Productivity is becoming increasingly important for railroads as fuel costs cut into their bottom lines and competition with trucking companies that offer just-in-time delivery heats up, Young says.

Meanwhile, customer demand, particularly for coal shipments, is rising as energy consumption climbs, he says. Union Pacific’s volume grew by 6 percent last year, which is “pretty significant for a railroad,” he says.

The two lines on which the CBTC will be tested are prime examples of the heavy demands being placed on the company’s rail infrastructure, Young says. Rail traffic on UP’s Spokane Sub, over which hazardous materials are carried, has shot up by 60 percent in the last five years, thanks mainly to increased potash, grain, chemical, and other shipments resulting from the North American Free Trade Agreement, he says. The line is the company’s only direct connection to Canada, he says.

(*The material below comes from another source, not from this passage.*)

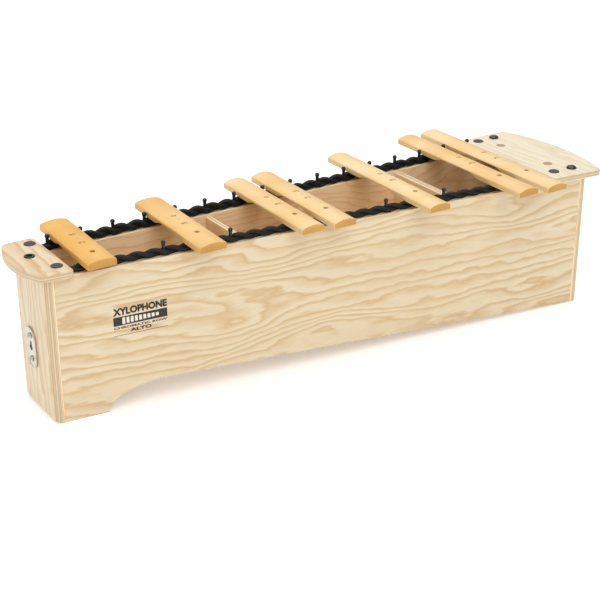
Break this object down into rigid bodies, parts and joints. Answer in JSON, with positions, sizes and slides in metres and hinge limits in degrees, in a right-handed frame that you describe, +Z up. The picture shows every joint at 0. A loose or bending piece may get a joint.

The South Morrill Sub in Nebraska helped move a record 194 million tons of coal from Wyoming’s Southern Powder River Basin last year, an increase of 15 million tons, or 895 train loads, from 2005, Young says. The average weight of trains moving coal out of the basin was more than 15,000 tons in the fourth quarter of 2006, an increase of 200 tons compared with the year-earlier period.

Railroad infrastructure is expensive, with one mile of new track costing roughly $2.5 million and a new locomotive costing about $2 million. Rather than spending ever more money in that area, Union Pacific has developed the new train control system in hopes of maximizing the efficiency of the company’s infrastructure while increasing the reliability of those larger shipments, Young says.

“Productivity is key to us and our stakeholders,” he says. “This helps us to take on additional capacity without investing more in infrastructure, and if customers can ship more business and we can handle that traffic more efficiently and effectively, then the customers will benefit.”

All of the major railroad companies in the U.S. are working on developing technology similar to the CBTC system, Young says.

He says the challenge for the industry will be to make sure such systems are interoperable, since companies often share facilities and tracks.